■ DATA TO USE ■
··········
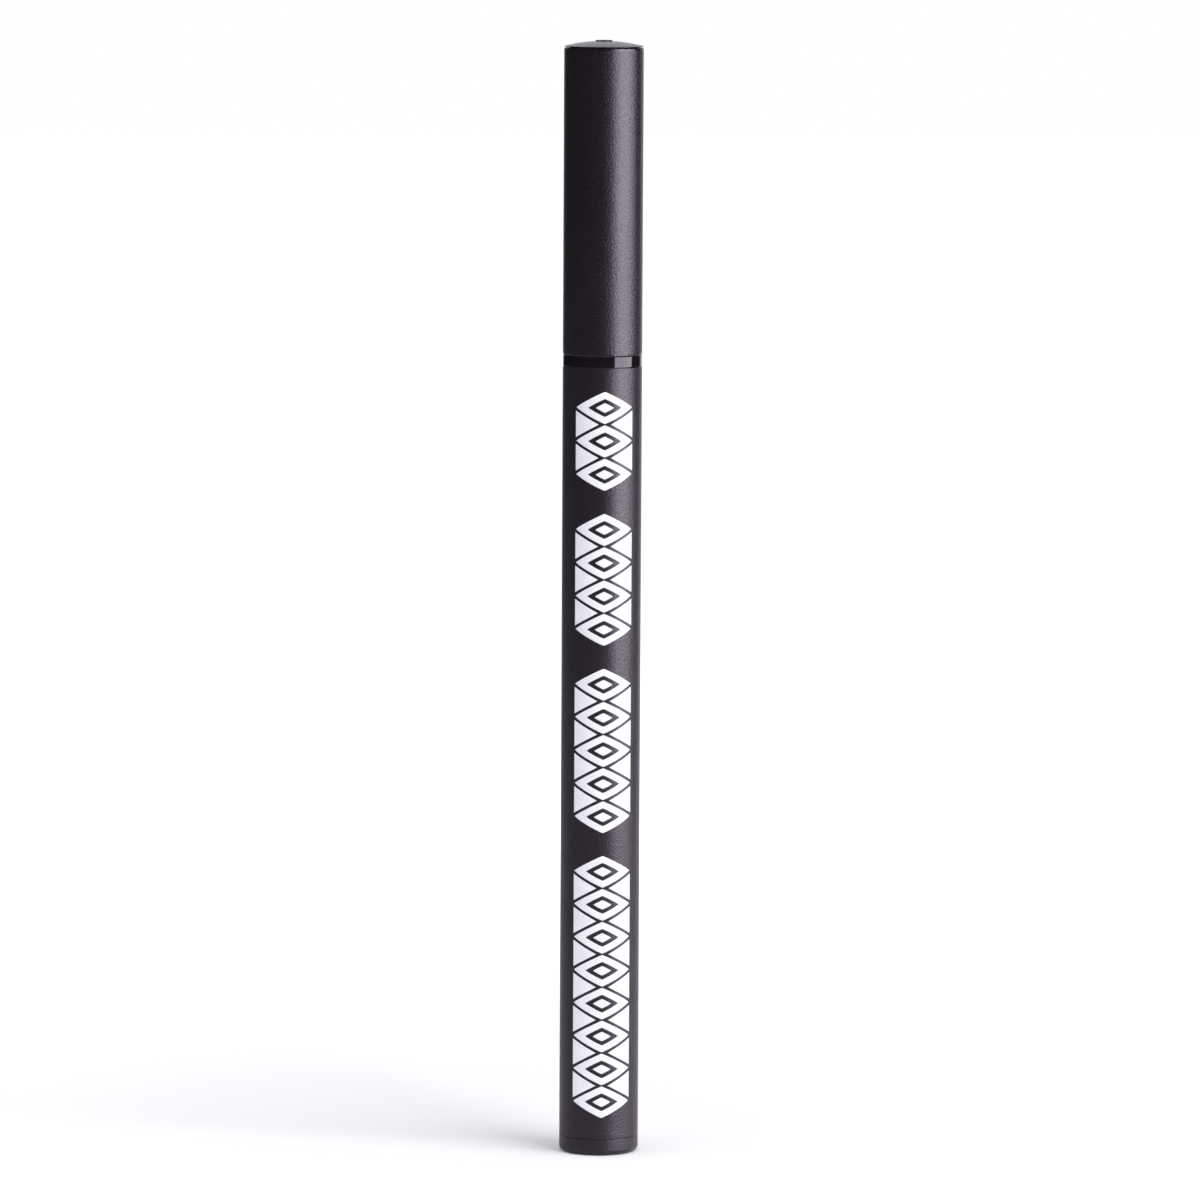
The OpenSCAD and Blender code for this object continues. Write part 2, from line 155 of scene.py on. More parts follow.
# Print on the barrel
INK = 0.02  # thickness of the film
INK_SUNK = 0.01  # how far its underside lies in the barrel
PRINT_TURN = 4.0  # degrees that the print's middle lies to the right of the front
PRINT_TOP = 95.2
PRINT_HALF = 3.85  # half the print's width, along the barrel's side
LOZENGE_H = 4.12
LOZENGE_CLEAR = (0.1, 0.08)  # how far a lozenge stays in from its cell, across and along
PANEL_GAP = 2.69
PANELS = (3, 4, 5, 8)  # lozenges in each panel, from the top
RING_HOLE = 0.56  # share of a lozenge that its ring leaves open
CORE = 0.3  # share of a lozenge that its core fills
WEDGE_GAP = 0.36  # between a triangle and the lozenges beside it

# ---- Shapes --------------------------------------------------------------------------------------


def arc_radius(length, drop):
    """Radius of the arc that starts along a straight side and has dropped by drop after length.

    For a length l and a drop d it is (l*l + d*d) / 2d.
    """
    return (length * length + drop * drop) / (2 * drop)


def rounded(corners, closed=True, steps=6, hold=0.05):
    """Half section with its corners rounded, as rows of radius, height and edge.

    Each corner is (radius, height, size). Its arc has that size as radius and touches both sides:
    it starts at size / tan(half the corner's angle) from the corner, and turns evenly in steps. A
    point held a little way along each side keeps the flats flat. Edge is 1 on an arc, and 0 on the
    flats. A corner of size 0 stays sharp.
    """
    points = np.array([c[:2] for c in corners], float)
    rows = []
    for i, (r, z, size) in enumerate(corners):
        here = points[i]
        if size <= 0 or (not closed and i in (0, len(corners) - 1)):
            rows.append([[r, z, 0.0]])
            continue
        back, ahead = points[i - 1] - here, points[(i + 1) % len(points)] - here
        reach = [np.linalg.norm(back), np.linalg.norm(ahead)]
        back, ahead = back / reach[0], ahead / reach[1]
        half = 0.5 * math.acos(np.clip(back @ ahead, -1, 1))
        size = min(size, 0.45 * min(reach) * math.tan(half))
        start = size / math.tan(half)
        middle = here + (back + ahead) / np.linalg.norm(back + ahead) * size / math.sin(half)
        share = np.linspace(0, 1, steps + 1)[:, None]
        first, last = here + back * start - middle, here + ahead * start - middle
        sweep = math.pi - 2 * half
        blend = np.sin((1 - share) * sweep) * first + np.sin(share * sweep) * last
        arc = middle + blend / math.sin(sweep)
        held = [here + side * min(start + hold, 0.5 * length)
                for side, length in zip((back, ahead), reach)]
        rows.append([[*held[0], 0.0]])
        rows.append(np.column_stack([arc, np.ones(steps + 1)]))
        rows.append([[*held[1], 0.0]])
    return np.concatenate([np.asarray(r, float).reshape(-1, 3) for r in rows])


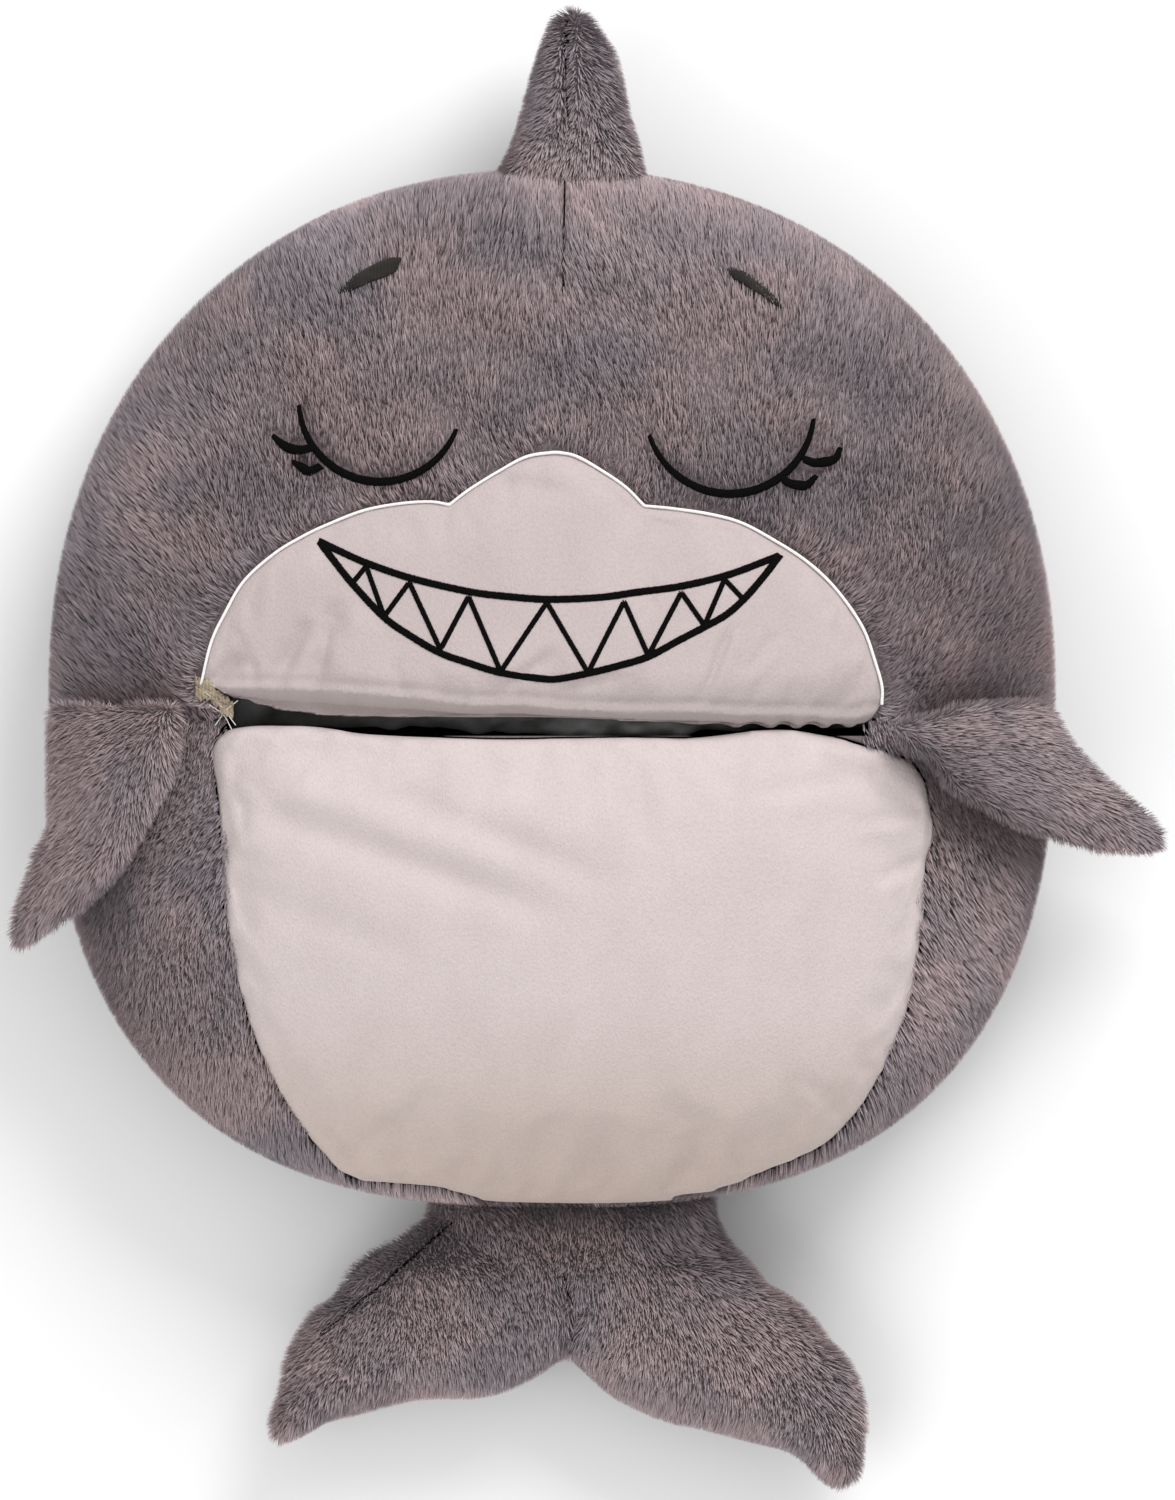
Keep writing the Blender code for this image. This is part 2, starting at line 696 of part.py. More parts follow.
def limb_panel(title, loop, centre, middle, thickness, half):
    """Half of a limb's cloth wall: an outer and an inner half form, joined along their rims."""
    bm = bmesh.new()
    for inset in (0.0, LIMB_WALL):
        form = pillow_mesh(
            title, inset_loop(loop, inset), centre,
            lambda x, y: middle(x, y) - thickness / 2 + inset, middle,
            lambda x, y: middle(x, y) + thickness / 2 - inset, half,
        )
        bm.from_mesh(form)
        bpy.data.meshes.remove(form)
    bm.verts.ensure_lookup_table()
    count = len(bm.verts) // 2
    inner = [face for face in bm.faces if face.verts[0].index >= count]
    bmesh.ops.reverse_faces(bm, faces=inner)
    rims = [edge for edge in bm.edges if edge.is_boundary and edge.verts[0].index < count]
    for edge in rims:
        a, b = (v.index for v in edge.verts)
        bm.faces.new([bm.verts[i] for i in (a, b, b + count, a + count)])
    bmesh.ops.triangulate(bm, faces=bm.faces)
    bmesh.ops.recalc_face_normals(bm, faces=bm.faces)
    return finish_mesh(title, bm)


def limb(name, loop, centre, middle, thickness, parts, fur, filling, parent, names):
    """A stuffed limb: two fur panels that meet at the middle height, and a filling."""
    for half, label in (("top", names[0]), ("bottom", names[1])):
        title = f"{name}_{label}"
        mesh = limb_panel(title, loop, centre, middle, thickness, half)
        add_object(title, mesh, parts, fur, parent)
    title = f"{name}_filling"
    core = thickness / 2 - LIMB_INSET
    mesh = pillow_mesh(
        title, inset_loop(loop, LIMB_INSET), centre,
        lambda x, y: middle(x, y) - core, middle, lambda x, y: middle(x, y) + core,
    )
    add_object(title, mesh, parts, filling, parent)


def flipper_axis(side):
    """A point on a flipper's hinge, which lies just above the body along the root seam."""
    inner, outer = (0.183, 0.2535) if side < 0 else (0.178, 0.2505)
    x = (inner + outer) / 2
    return Vector((side * x, -0.0030 if side < 0 else -0.0015, dome(x, 0.0) + FLIPPER_CLEARANCE))


def flippers(parts, fur, filling):
    for name, side, points, centre in (
        ("left_flipper", -1, LEFT_FLIPPER, LEFT_FLIPPER_CENTRE),
        ("right_flipper", 1, RIGHT_FLIPPER, RIGHT_FLIPPER_CENTRE),
    ):
        def middle(x, y):
            return drape(x, y) + FLIPPER_THICKNESS / 2

        parent = pivot(f"{name}_hinge", flipper_axis(side), parts)
        limb(name, smooth_loop(points, 24), Vector(centre) * MM, middle, FLIPPER_THICKNESS,
             parts, fur, filling, parent, ("top_panel", "under_panel"))


def tail(parts, fur, filling):
    parent = pivot("tail_hinge", TAIL_AXIS, parts)
    limb("tail", smooth_loop(TAIL, 36), Vector(TAIL_CENTRE) * MM, lambda x, y: TAIL_MID_Z,
         TAIL_THICKNESS, parts, fur, filling, parent, ("front_panel", "back_panel"))


def dorsal_fin(parts, tools, fur, filling):
    parent = pivot("fin_hinge", FIN_AXIS, parts)
    loop = smooth_loop(FIN, 24)
    centre = Vector(FIN_CENTRE) * MM

    def form(name, inset):
        return pillow_mesh(
            name, inset_loop(loop, inset), centre,
            lambda x, y: FIN_MID_Z - FIN_THICKNESS / 2 + inset,
            lambda x, y: FIN_MID_Z,
            lambda x, y: FIN_MID_Z + FIN_THICKNESS / 2 - inset,
        )

    hollow = cutter("fin_hollow", form("fin_hollow", LIMB_WALL), tools)
    for side, sign in (("left", -1), ("right", 1)):
        name = f"fin_{side}_panel"
        panel = add_object(name, form(name, 0.0), parts, fur, parent)
        low, high = sorted((FIN_SEAM_X + sign * GAP / 2, FIN_SEAM_X - sign * CUT_X))
        half_cut = block(f"{name}_cut", (low, 0.0, CUT_LOW), (high, CUT_Y, CUT_HIGH), tools)
        boolean(panel, hollow, "DIFFERENCE")
        boolean(panel, half_cut, "DIFFERENCE")
    add_object("fin_filling", form("fin_filling", LIMB_INSET), parts, filling, parent)


def main():
    clear_scene()
    parts = new_collection("plush_shark")
    tools = new_collection("cutters")
    fur = material("grey_plush", (0.20, 0.165, 0.172), 0.95)
    smooth = material("pale_velour", (0.71, 0.60, 0.59), 0.85)
    cord = material("pale_thread", (0.86, 0.82, 0.80), 0.55)
    thread = material("black_thread", (0.012, 0.011, 0.011), 0.5)
    felt = material("dark_felt", (0.045, 0.038, 0.036), 0.9)
    lining = material("grey_lining", (0.13, 0.135, 0.13), 0.8)
    filling = material("white_filling", (0.85, 0.85, 0.84), 0.95)
    sack = material("sack_cloth", (0.24, 0.25, 0.26), 0.85)

    head(parts, tools, fur, filling, lining)
    muzzle(parts, tools, smooth, cord)
    eye("left_eye_embroidery", LEFT_EYE_ARC, LEFT_LASHES, parts, tools, thread)
    eye("right_eye_embroidery", RIGHT_EYE_ARC, RIGHT_LASHES, parts, tools, thread)
    brow("left_brow_patch", LEFT_BROW, parts, felt)
    brow("right_brow_patch", RIGHT_BROW, parts, felt)
    grin(parts, tools, thread)
    pouch(parts, tools, fur, lining)
    belly_flap(parts, smooth, filling, lining, pivot("belly_hinge", BELLY_AXIS, parts))
    folded_sack(parts, tools, sack, lining)
    flippers(parts, fur, filling)
    tail(parts, fur, filling)
    dorsal_fin(parts, tools, fur, filling)


main()
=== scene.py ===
"""Plush shark: the finished surfaces of a round pillow toy that lies on its back.

Metres, +Z up.  Fur, velour, embroidery, linings and padding are made round the solid model.
"""

import logging
import math
from collections.abc import Callable, Sequence
from dataclasses import dataclass
from enum import Enum

import bmesh
import bpy
import numpy as np
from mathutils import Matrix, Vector
from mathutils.bvhtree import BVHTree


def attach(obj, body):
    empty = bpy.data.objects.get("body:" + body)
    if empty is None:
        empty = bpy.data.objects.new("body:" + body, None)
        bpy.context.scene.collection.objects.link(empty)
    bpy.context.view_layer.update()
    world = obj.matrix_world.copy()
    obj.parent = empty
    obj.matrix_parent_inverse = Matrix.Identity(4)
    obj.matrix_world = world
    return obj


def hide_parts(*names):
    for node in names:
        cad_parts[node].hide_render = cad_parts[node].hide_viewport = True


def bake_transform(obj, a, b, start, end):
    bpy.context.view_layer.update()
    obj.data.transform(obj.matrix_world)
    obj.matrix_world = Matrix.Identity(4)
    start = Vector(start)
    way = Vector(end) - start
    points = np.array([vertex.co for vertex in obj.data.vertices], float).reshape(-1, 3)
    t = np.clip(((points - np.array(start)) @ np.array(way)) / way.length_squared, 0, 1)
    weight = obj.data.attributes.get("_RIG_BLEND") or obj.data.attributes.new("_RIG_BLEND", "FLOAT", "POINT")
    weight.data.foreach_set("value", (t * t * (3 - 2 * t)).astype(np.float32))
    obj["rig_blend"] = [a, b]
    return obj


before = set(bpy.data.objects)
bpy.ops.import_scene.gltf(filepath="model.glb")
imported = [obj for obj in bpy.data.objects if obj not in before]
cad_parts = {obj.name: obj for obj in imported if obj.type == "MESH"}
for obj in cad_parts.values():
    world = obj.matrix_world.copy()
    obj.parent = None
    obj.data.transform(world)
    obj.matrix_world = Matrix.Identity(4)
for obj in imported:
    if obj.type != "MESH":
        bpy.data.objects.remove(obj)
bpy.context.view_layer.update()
log = logging.getLogger("plush_shark")

MM = 0.001
Array = np.ndarray
Height = Callable[[Array, Array], Array]
Plan = Sequence[tuple[float, float]]
Colour = tuple[float, float, float]
Socket = bpy.types.NodeSocket
Thing = bpy.types.Object
Material = bpy.types.Material
Held = Callable[[Array], Array]


class Body(Enum):
    """The moving bodies of the toy."""

    BODY = "body"
    BELLY = "belly_flap"
    LEFT_FLIPPER = "left_flipper"
    RIGHT_FLIPPER = "right_flipper"
    FIN = "dorsal_fin"
    TAIL = "tail"


class Slot(Enum):
    """The material slots that a finish may fill."""

    FUR = "grey_plush"
    VELOUR = "pale_velour"
    PALE_THREAD = "pale_thread"
    BLACK_THREAD = "black_thread"
    FELT = "dark_felt"
    LINING = "grey_lining"
    SACK = "sack_cloth"


# ---- finishes ------------------------------------------------------------------------

# The mix node's colour sockets, by number.
MIX_FIRST, MIX_SECOND, MIX_RESULT = 6, 7, 2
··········
■ WHAT IS ASKED ■
Above are the records; from them, give again exactly the lines from the one containing "head(parts, tools, fur, filling, lining)" to the one containing "for node in", both lines included, and nothing more.

■ REPLY ■
    head(parts, tools, fur, filling, lining)
    muzzle(parts, tools, smooth, cord)
    eye("left_eye_embroidery", LEFT_EYE_ARC, LEFT_LASHES, parts, tools, thread)
    eye("right_eye_embroidery", RIGHT_EYE_ARC, RIGHT_LASHES, parts, tools, thread)
    brow("left_brow_patch", LEFT_BROW, parts, felt)
    brow("right_brow_patch", RIGHT_BROW, parts, felt)
    grin(parts, tools, thread)
    pouch(parts, tools, fur, lining)
    belly_flap(parts, smooth, filling, lining, pivot("belly_hinge", BELLY_AXIS, parts))
    folded_sack(parts, tools, sack, lining)
    flippers(parts, fur, filling)
    tail(parts, fur, filling)
    dorsal_fin(parts, tools, fur, filling)


main()
=== scene.py ===
"""Plush shark: the finished surfaces of a round pillow toy that lies on its back.

Metres, +Z up.  Fur, velour, embroidery, linings and padding are made round the solid model.
"""

import logging
import math
from collections.abc import Callable, Sequence
from dataclasses import dataclass
from enum import Enum

import bmesh
import bpy
import numpy as np
from mathutils import Matrix, Vector
from mathutils.bvhtree import BVHTree


def attach(obj, body):
    empty = bpy.data.objects.get("body:" + body)
    if empty is None:
        empty = bpy.data.objects.new("body:" + body, None)
        bpy.context.scene.collection.objects.link(empty)
    bpy.context.view_layer.update()
    world = obj.matrix_world.copy()
    obj.parent = empty
    obj.matrix_parent_inverse = Matrix.Identity(4)
    obj.matrix_world = world
    return obj


def hide_parts(*names):
    for node in names:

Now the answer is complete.